Several specialized furniture carriers are suspending less-than-truckload service to retailers as COVID-19 continues to spread.
While slow retail and manufacturing shutdowns have affected the demand for services, carriers cited employee safety and compliance with efforts to contain the virus’ spread as the main reasons for their moves. Some that also carry supplies and goods deemed essential during the pandemic, however, are maintaining truckload service for those items.
So far, Furniture Today has verified that Brooks-DeHart Furniture Xpress, Mississippi Furniture Xpress, Shelba Johnson Trucking and Wiseway Transportation Services have suspended LTL deliveries.
Shelba Johnson notified customers that it halted operations Monday for 30 days after the state of North Carolina implemented a “Stay at Home” order requiring all non-essential businesses to shut down for April.
“The most important thing to us at this unfortunate time is the health and safety of our employee’s and of our partners,” read the letter to retailers, noting Shelba’s service territory, largely in the Northeast, encompasses major U.S. hotspots for the virus.
Shelba will continue pickup operations through Friday and is hopeful its trucks can return to normal operations after April 13.
“The single biggest thing is trying our best to ensure the safety of our employees. We feel as a company that continuing to send our drivers into the epicenters of the virus and possibly having them infected and returning to our community is dangerous and highly irresponsible,” said Shelba Johnson National Sales Manager Richard Tucker, who also serves as chairman of the Specialized Furniture Carriers division of the American Home Furnishings Alliance. “We believe that anyone continuing to operate across state lines during this dangerous time is not in our communities’ best interest.”

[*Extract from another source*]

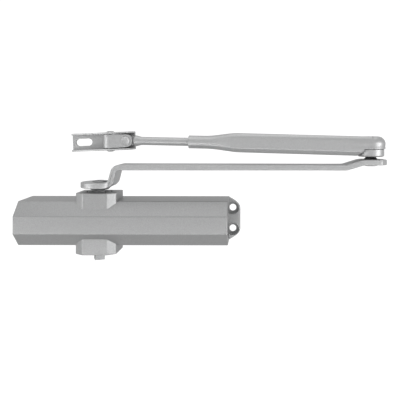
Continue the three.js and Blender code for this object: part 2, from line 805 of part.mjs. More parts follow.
function knuckle() {
  const half = knuckleDepth / 2;
  const tail = -pinRise - barrelRadius - 1;
  const side = new THREE.Shape();
  side.moveTo(tail, -knuckleHalf);
  side.lineTo(0, -knuckleHalf);
  side.absarc(0, 0, knuckleHalf, -Math.PI / 2, Math.PI / 2, false);
  side.lineTo(tail, knuckleHalf);
  side.closePath();
  const cheeks = pushed(side, "xz", -half, half);
  const beyond = 2 * knuckleHalf; // past the knuckle on every side
  const barrel = round("z", barrelRadius, -beyond, beyond, [-pinRise, 0], FINE);
  const front = block([-pinRise, beyond], [-half, half], [-beyond, beyond]);
  const slotHalf = eyeHalf + GAP;
  const slot = block([knuckleSlotEnd, beyond], [-slotHalf, slotHalf], [-beyond, beyond]);
  const pinHole = round("y", knucklePinRadius + GAP, -half - 1, half + 1);
  const shoePinHole = round("z", shoePinRadius + GAP, -beyond, beyond, [-pinRise, 0]);
  return cut(cheeks.intersect(joined(barrel, front)), slot, pinHole, shoePinHole);
}

// A pin along an axis with a flat head at each end.
function headedPin(axis, radius, headRadius, half, headHeight) {
  const shank = round(axis, radius, -half - OVERLAP, half + OVERLAP);
  const heads = both.map((side) => {
    const span = [side * half, side * (half + headHeight)].sort((a, b) => a - b);
    return round(axis, headRadius, ...span);
  });
  return joined(shank, ...heads);
}

function knucklePin() {
  const half = knuckleDepth / 2 + GAP;
  return headedPin("y", knucklePinRadius, knucklePinHead, half, pinHeadHeight);
}

// ---- Shoe, in a frame with its origin on the shoe pin ---------------------------------------------------

function shoe() {
  const back = -shoePinY; // the door frame's face, behind the pin
  const front = back - flangeHigh;
  const low = back - flangeLow;
  const left = shoeRight - shoeLength;
  const side = [
    at(left, back), at(shoeRight, back), at(shoeRight, front + flangeCorner.y),
    at(shoeRight - flangeCorner.x, front), at(flangeFall[0], front),
    at(left + flangeFall[1], low - flangeFall[2]), at(left, low),
  ];
  const whole = pushed(side.reverse(), "xy", -shoeHalf, shoeHalf);
  const inner = shoeHalf - shoePlate;
  const inside = block(
    [left - 1, shoeRight + 1],
    [front - 1, back - shoeBase],
    [-inner, inner],
  );
  const run = (slotLength - slotWidth) / 2;
  const slotDepth = [back - shoeBase - 1, back + 1];
  const slotEnds = both.map((end) => (
    round("y", slotWidth / 2, ...slotDepth, [end * run - slotFromPin, 0])
  ));
  const slotSpan = [-slotFromPin - run, run - slotFromPin];
  const slot = block(slotSpan, slotDepth, [-slotWidth / 2, slotWidth / 2]);
  const pinHole = round("z", shoePinRadius + GAP, -shoeHalf - 1, shoeHalf + 1);
  return cut(whole, inside, ...slotEnds, slot, pinHole);
}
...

Greg Skoog, president of Mississippi Furniture Xpress, which has suspended pickups and deliveries until April 24, echoed Tucker’s sentiments in a statement to Furniture Today.
“The health and well-being of our drivers and staff is our greatest consideration in formulating this plan,” Skoog said. “Forcing drivers to deliver into ‘hot spots’ and back to our state is not ethical in light of the recommendations from the CDC and the mandate from our governor. The growing number of retail stay-at-home orders and plant closures leave us with no other choice but to temporarily suspend pick-up and outbound service until April 24.”
At that time, MFX will assess the situation and hopes to resume normal operations, “thereby delivering all furniture currently in our two terminals, already loaded on outbound trailers or which is still on trailers waiting to be unloaded,” Skoog said.
MFX will staff its North Carolina office with a skeleton crew to answer customer questions that may arise during the service suspension.
“We wish to thank in advance our retail customers and shippers for their patience as together we fight the spread of COVID-19 and in turn help to initiate the resurgence of our economy,” Skoog concluded.
Safety also was the driver behind Brooks-DeHart Furniture Xpress’ decision to put a hold on deliveries to the retailers it serves in Florida, Colorado, Georgia, Kansas, Mississippi and Utah.
“Sending drivers into these hot zones and the possibility of them bringing the virus back to their families is not too smart right now,” said owner Anthony Brooks. “We’re doing some pickups but not doing deliveries to retailers,” adding that with so many manufacturers suspending production, there’s not as much furniture to pick up on the vendor end.
“Even with stores that are open, it’s hard to make deliveries with stores so far apart, and it’s impossible to know everyone’s schedule,” Brooks said, adding deliveries will be suspended as long as stay-at-home orders are in effect in the states it serves.
“The problem is that instead of a uniform shutdown across the country, (states) are doing their own thing,” Brooks said. “We’d have preferred to see something that’s consistent everywhere.”
Wiseway also told customers it was suspending less-than-truckload furniture operations for two to four weeks, and that the suspension is subject to change pending further developments.
The company will continue pickups through the end of business on Friday “and will try to get as many deliveries as we can out next week from Hudson, Wis., but after next week, deliveries will mostly come to a halt,” Vice President of Sales and Marketing Marcus Cary said. “As an essential carrier, handling food products, we will continue our truckload operations during this period. There will be a very limited staff maintained as well during this time period, and we are asking that customers not track orders during the suspension period.”
He added that while Wiseway has always handled food products, it also will carry other essential items during the outbreak but will limit those to truckload service only.
Vendors already were feeling the effect of COVID-19 on LTL service, according to Stone & Leigh COO Steve Wolfe.
“We have had truckers show up that won’t get out of their trucks. We load and then take the paperwork to them,” Wolfe said, noting “lots of variations” in service right now. “We have 30 rough days ahead of us all, and it appears this is changing daily.” He added that he’s received more notices of retailers closing down from 15 to 60 days based on the state.
Wolfe also is president of Furniture Shippers Assn., an organization of logistics and transportation executives on the vendor side of the industry.
“FSA has been pushing all carriers and the AHFA for guidance” on service, he said, and he believes service suspensions are “a by-product of that.”